### Problem
From the records below, transcribe only the lines running from the one with "Write the three.js" through the one with "-0.1], n: 2.1". Keep both of those end lines.

### Raw data

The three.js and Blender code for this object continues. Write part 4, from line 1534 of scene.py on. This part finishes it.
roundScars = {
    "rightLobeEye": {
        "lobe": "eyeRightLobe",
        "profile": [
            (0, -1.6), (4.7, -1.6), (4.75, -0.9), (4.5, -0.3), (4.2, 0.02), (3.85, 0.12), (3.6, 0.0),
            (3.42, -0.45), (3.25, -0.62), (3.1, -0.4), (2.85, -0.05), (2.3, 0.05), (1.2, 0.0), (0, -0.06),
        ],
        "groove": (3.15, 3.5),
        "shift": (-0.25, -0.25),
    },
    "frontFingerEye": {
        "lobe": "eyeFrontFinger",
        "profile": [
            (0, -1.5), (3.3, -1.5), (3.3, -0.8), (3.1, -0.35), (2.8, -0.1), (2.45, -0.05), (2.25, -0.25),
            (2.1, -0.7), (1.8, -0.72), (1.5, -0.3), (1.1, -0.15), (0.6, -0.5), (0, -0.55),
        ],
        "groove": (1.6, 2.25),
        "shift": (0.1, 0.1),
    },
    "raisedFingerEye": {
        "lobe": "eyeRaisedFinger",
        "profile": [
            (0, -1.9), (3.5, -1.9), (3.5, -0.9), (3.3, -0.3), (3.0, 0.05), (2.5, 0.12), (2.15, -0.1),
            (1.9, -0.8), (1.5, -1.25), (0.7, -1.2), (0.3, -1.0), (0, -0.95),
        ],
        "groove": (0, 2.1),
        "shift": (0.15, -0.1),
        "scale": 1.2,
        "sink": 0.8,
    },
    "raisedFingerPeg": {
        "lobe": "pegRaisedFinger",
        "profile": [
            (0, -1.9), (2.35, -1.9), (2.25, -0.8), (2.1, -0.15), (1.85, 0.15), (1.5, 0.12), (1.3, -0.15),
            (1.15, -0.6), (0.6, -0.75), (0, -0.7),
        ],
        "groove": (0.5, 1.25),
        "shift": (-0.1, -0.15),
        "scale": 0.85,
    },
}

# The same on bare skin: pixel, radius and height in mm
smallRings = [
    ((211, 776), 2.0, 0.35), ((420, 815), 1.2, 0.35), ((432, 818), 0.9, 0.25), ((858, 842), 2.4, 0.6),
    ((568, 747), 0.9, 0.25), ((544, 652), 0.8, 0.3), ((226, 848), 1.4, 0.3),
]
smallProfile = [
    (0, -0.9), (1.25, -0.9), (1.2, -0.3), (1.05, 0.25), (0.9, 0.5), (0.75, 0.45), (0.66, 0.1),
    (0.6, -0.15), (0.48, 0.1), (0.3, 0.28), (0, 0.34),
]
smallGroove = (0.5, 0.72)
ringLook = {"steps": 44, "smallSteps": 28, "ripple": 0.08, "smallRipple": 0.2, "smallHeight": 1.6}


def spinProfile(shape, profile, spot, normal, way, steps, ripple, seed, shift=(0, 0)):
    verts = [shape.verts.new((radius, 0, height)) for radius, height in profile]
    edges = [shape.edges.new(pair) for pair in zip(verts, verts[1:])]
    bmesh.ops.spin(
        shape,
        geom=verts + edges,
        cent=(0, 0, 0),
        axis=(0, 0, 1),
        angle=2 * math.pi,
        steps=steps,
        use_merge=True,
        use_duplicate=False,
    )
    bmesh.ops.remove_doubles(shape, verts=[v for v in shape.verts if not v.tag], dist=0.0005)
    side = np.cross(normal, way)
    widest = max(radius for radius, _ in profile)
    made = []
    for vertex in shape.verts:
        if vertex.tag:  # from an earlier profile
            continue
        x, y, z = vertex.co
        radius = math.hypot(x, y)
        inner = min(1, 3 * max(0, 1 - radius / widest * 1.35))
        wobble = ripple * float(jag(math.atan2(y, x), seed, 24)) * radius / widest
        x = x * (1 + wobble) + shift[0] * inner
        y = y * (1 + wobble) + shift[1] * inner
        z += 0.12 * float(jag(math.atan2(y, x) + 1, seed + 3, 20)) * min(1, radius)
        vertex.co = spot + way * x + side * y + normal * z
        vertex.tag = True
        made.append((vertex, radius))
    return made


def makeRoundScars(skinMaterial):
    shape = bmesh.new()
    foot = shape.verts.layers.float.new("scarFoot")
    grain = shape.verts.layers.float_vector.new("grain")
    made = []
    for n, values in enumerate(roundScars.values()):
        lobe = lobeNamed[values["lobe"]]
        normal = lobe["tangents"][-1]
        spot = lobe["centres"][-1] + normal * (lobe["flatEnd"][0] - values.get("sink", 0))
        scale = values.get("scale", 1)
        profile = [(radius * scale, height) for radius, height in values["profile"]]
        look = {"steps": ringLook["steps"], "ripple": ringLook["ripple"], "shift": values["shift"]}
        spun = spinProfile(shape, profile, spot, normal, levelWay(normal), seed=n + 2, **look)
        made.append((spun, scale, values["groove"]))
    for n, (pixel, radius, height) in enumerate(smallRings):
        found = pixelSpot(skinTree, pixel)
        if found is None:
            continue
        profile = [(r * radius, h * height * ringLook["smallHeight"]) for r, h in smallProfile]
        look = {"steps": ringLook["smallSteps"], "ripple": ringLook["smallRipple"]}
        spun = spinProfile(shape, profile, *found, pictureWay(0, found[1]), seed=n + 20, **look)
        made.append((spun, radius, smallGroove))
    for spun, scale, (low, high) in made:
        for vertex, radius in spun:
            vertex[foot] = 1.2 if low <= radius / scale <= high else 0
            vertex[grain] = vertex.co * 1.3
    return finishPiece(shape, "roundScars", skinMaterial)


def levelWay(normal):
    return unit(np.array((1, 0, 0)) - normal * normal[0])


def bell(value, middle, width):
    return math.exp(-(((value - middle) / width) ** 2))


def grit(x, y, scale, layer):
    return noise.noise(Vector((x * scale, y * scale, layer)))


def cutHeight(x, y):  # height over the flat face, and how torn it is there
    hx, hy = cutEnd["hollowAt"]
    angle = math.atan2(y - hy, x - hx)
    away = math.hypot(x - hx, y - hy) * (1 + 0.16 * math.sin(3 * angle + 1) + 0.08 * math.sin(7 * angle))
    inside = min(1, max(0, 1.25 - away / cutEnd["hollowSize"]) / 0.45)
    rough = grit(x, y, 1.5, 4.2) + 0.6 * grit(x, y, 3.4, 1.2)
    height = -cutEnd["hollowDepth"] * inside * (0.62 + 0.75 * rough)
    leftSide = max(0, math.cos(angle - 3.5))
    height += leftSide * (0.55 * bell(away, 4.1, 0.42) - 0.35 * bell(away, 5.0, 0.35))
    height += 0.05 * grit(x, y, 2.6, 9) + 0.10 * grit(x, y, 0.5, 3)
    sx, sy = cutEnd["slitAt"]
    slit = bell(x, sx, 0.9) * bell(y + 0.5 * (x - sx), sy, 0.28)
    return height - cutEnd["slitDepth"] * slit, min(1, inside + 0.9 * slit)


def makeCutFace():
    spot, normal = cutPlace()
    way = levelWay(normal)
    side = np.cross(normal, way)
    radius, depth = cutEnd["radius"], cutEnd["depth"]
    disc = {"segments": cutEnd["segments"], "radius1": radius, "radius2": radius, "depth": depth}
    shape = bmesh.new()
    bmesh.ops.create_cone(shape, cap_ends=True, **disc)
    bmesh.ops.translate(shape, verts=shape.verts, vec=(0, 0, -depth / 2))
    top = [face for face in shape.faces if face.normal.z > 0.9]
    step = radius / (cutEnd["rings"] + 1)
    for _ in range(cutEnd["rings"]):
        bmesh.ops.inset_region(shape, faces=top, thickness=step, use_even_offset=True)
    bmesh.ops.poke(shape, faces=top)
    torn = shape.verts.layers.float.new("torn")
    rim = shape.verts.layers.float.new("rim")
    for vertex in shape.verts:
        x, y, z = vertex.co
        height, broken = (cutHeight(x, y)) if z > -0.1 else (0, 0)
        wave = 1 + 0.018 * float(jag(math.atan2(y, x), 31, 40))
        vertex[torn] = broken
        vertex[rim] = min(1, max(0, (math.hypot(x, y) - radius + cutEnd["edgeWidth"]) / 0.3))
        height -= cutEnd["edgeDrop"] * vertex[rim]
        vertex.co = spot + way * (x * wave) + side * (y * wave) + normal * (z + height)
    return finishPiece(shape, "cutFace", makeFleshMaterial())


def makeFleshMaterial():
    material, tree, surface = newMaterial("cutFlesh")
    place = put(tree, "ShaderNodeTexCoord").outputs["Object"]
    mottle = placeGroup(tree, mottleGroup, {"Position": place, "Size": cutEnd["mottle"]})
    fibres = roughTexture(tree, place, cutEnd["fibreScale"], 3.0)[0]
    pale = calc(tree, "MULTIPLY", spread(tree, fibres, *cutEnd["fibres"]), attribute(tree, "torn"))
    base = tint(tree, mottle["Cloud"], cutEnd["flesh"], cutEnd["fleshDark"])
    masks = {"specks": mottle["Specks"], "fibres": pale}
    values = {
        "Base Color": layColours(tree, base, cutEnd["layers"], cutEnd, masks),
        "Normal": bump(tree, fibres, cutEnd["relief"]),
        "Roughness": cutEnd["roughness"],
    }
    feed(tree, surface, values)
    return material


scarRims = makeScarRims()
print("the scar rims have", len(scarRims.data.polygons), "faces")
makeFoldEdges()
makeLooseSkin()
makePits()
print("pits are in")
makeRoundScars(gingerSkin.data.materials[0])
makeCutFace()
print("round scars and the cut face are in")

...

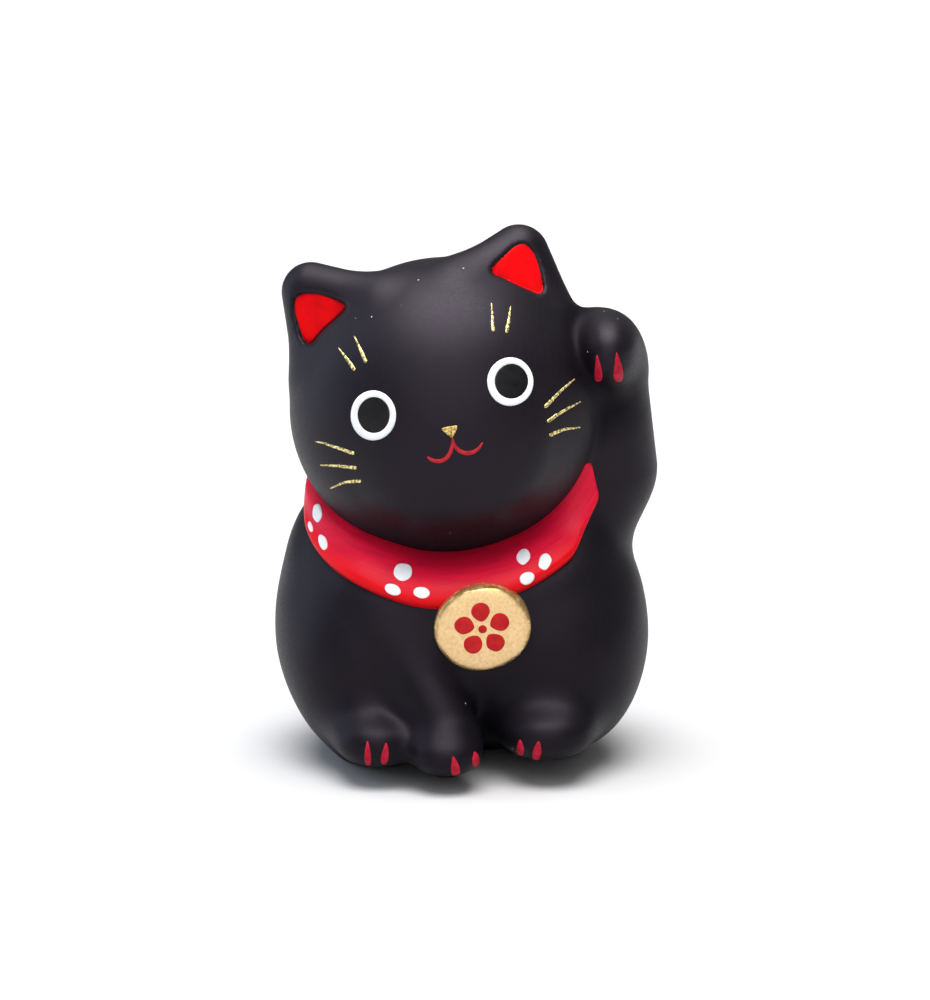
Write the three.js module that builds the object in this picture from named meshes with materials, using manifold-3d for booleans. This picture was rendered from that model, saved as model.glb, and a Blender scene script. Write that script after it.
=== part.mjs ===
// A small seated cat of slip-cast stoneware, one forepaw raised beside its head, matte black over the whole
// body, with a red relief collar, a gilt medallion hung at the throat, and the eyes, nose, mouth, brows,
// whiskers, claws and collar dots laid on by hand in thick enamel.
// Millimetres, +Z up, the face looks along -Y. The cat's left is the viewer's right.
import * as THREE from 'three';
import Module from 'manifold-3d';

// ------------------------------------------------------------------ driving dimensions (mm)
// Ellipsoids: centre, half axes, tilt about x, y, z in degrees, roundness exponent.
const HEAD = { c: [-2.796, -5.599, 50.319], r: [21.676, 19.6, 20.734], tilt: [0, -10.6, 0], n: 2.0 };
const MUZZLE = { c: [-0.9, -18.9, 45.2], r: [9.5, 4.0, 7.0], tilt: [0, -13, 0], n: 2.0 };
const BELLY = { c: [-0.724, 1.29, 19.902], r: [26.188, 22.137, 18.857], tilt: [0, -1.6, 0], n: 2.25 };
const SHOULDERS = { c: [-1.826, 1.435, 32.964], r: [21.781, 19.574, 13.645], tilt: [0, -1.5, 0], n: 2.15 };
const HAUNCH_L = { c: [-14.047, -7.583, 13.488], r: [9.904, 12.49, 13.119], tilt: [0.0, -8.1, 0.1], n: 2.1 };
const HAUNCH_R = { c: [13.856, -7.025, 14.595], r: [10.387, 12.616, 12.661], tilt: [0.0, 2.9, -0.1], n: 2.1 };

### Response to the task
Write the three.js module that builds the object in this picture from named meshes with materials, using manifold-3d for booleans. This picture was rendered from that model, saved as model.glb, and a Blender scene script. Write that script after it.
=== part.mjs ===
// A small seated cat of slip-cast stoneware, one forepaw raised beside its head, matte black over the whole
// body, with a red relief collar, a gilt medallion hung at the throat, and the eyes, nose, mouth, brows,
// whiskers, claws and collar dots laid on by hand in thick enamel.
// Millimetres, +Z up, the face looks along -Y. The cat's left is the viewer's right.
import * as THREE from 'three';
import Module from 'manifold-3d';

// ------------------------------------------------------------------ driving dimensions (mm)
// Ellipsoids: centre, half axes, tilt about x, y, z in degrees, roundness exponent.
const HEAD = { c: [-2.796, -5.599, 50.319], r: [21.676, 19.6, 20.734], tilt: [0, -10.6, 0], n: 2.0 };
const MUZZLE = { c: [-0.9, -18.9, 45.2], r: [9.5, 4.0, 7.0], tilt: [0, -13, 0], n: 2.0 };
const BELLY = { c: [-0.724, 1.29, 19.902], r: [26.188, 22.137, 18.857], tilt: [0, -1.6, 0], n: 2.25 };
const SHOULDERS = { c: [-1.826, 1.435, 32.964], r: [21.781, 19.574, 13.645], tilt: [0, -1.5, 0], n: 2.15 };
const HAUNCH_L = { c: [-14.047, -7.583, 13.488], r: [9.904, 12.49, 13.119], tilt: [0.0, -8.1, 0.1], n: 2.1 };
const HAUNCH_R = { c: [13.856, -7.025, 14.595], r: [10.387, 12.616, 12.661], tilt: [0.0, 2.9, -0.1], n: 2.1 };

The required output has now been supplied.